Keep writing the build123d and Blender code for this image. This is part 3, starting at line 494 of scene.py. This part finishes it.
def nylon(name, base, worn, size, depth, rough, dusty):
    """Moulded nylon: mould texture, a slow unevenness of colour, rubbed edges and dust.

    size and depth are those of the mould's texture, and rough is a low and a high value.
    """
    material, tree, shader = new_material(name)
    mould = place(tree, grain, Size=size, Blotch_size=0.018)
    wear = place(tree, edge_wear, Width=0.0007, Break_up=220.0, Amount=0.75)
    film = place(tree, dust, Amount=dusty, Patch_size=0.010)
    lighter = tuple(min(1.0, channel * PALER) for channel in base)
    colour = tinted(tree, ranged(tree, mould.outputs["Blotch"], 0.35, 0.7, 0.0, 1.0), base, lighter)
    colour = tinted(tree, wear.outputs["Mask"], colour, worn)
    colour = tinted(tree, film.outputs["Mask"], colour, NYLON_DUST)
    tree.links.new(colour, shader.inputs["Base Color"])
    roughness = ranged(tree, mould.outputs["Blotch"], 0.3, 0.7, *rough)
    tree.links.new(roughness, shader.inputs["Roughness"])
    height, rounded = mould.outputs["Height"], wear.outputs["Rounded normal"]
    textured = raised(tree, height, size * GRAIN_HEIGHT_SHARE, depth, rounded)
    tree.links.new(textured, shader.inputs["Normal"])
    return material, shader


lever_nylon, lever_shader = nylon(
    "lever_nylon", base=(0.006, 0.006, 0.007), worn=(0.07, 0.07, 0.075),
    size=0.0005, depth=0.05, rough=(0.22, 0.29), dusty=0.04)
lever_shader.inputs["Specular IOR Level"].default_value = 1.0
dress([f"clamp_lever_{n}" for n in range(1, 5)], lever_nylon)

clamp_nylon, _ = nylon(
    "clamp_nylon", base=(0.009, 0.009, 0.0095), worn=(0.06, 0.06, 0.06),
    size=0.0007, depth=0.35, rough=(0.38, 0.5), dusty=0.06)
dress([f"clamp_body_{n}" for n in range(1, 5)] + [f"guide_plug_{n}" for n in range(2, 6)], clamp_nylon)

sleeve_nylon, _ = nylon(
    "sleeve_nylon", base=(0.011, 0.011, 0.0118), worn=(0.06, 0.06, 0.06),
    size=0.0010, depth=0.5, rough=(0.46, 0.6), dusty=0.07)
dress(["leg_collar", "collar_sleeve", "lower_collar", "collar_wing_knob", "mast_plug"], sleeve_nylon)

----

EXERCISE INSTRUCTIONS ▸ Quote the listing above from its first line to the line with "edges and dust.", inclusive, and add nothing.

THE REPLY ▸
Keep writing the build123d and Blender code for this image. This is part 3, starting at line 494 of scene.py. This part finishes it.
def nylon(name, base, worn, size, depth, rough, dusty):
    """Moulded nylon: mould texture, a slow unevenness of colour, rubbed edges and dust.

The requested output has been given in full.